Key Takeaways

With the best certificate of deposit topping out near 4% APY as of June 20, 2026, the deposit market is signaling a rate environment that is high by post-2008 standards but no longer climbing aggressively. For investors, the read-through matters more than the headline yield: it shapes bank funding costs, the relative appeal of cash versus equities, and how aggressively rate-sensitive sectors can rerate.

What Happened

Leading CDs were quoted at roughly 4% APY on Saturday, June 20, 2026. A 4% risk-free-equivalent return on insured deposits is meaningful competition for stocks, particularly for dividend payers whose yields sit below that level on an after-tax basis.

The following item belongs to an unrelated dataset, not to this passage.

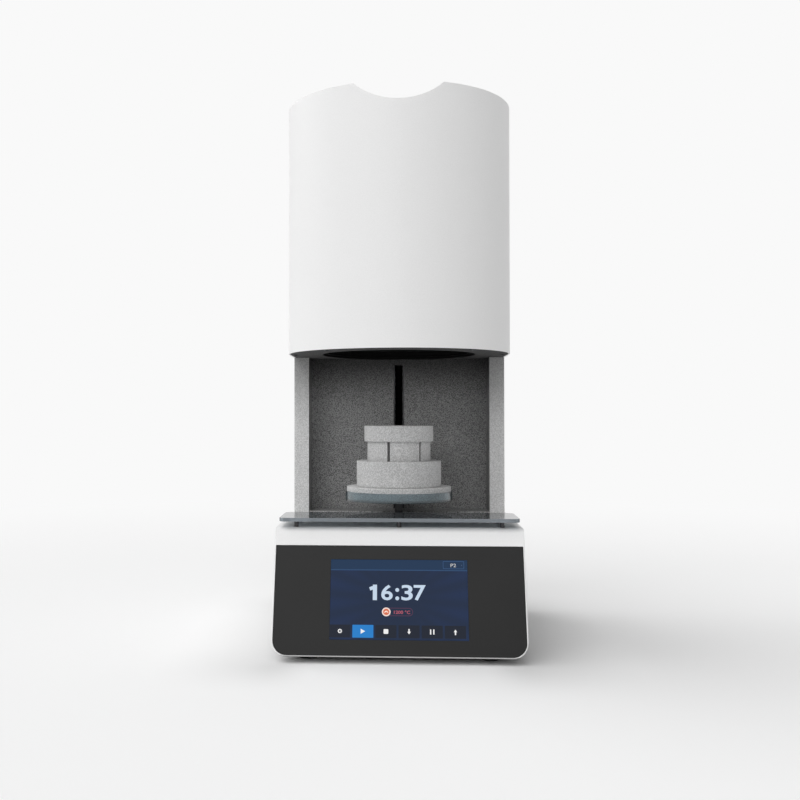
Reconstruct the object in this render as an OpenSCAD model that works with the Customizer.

The level itself is the signal. A 4% ceiling on the most competitive CDs suggests banks are not in a desperate scramble for deposits, which typically happens when short-term policy rates are elevated and stable rather than spiking. Online and direct banks, which lean on CDs and high-yield savings to fund lending, set these promotional rates as a direct function of their marginal cost of funding and loan demand.

Background & Context

CD yields track the front end of the curve and the central bank's policy stance closely. When top CD rates plateau near 4%, it generally reflects expectations that policy is at or near a peak, with the next move biased toward cuts rather than hikes. That backdrop tends to pressure the yields savers can lock in going forward, which is precisely why multi-year CDs at 4% appeal to those expecting rates to drift lower.

Market & Stock Impact

  • Direct and online banks (ALLY): Deposit-funded lenders see net interest margins squeezed when they must pay near 4% to retain depositors while loan yields stop rising; their funding cost is the CD rate itself.
  • Large diversified banks (JPM, BAC): Cheaper, stickier checking and savings deposits give them a funding-cost edge over CD-reliant rivals, but a flat-to-falling rate path caps the net interest income tailwind that boosted earnings during the hiking cycle.
  • Brokerage and cash-sweep platforms (SCHW): Elevated cash yields keep money in interest-bearing products and sweep accounts, affecting deposit balances and fee economics.
  • Dividend and rate-sensitive equities: A 4% cash alternative raises the bar for high-yield stocks and REITs, which must out-yield or out-grow insured deposits to attract marginal capital.

Investor Checkpoints

  • Watch whether top CD APYs hold at 4%, slip below, or push higher in coming weeks as a real-time gauge of rate expectations.
  • Track bank net interest margin commentary at the next quarterly results for signs of funding-cost pressure.
  • Compare the 4% deposit yield against dividend yields and the front end of the Treasury curve before rotating cash.
  • Note any shift in deposit-gathering promotions, which front-runs changes in loan demand and policy.

Outlook

The bull case for banks is that a stable 4% deposit ceiling means funding costs have peaked, removing a key earnings headwind. The risk runs the other way: if policy eases, lenders may not cut deposit rates as fast as loan yields fall, compressing margins, and a 4% cash option continues to siphon flows that might otherwise chase equities. The deposit market is doing the talking before the central bank does.

📊 Analysis
Signal  Neutral
Why  A 4% CD ceiling reflects a stable, peaked-rate environment with mixed implications — easing funding-cost pressure for banks but cash competing with equities — rather than a clear directional catalyst.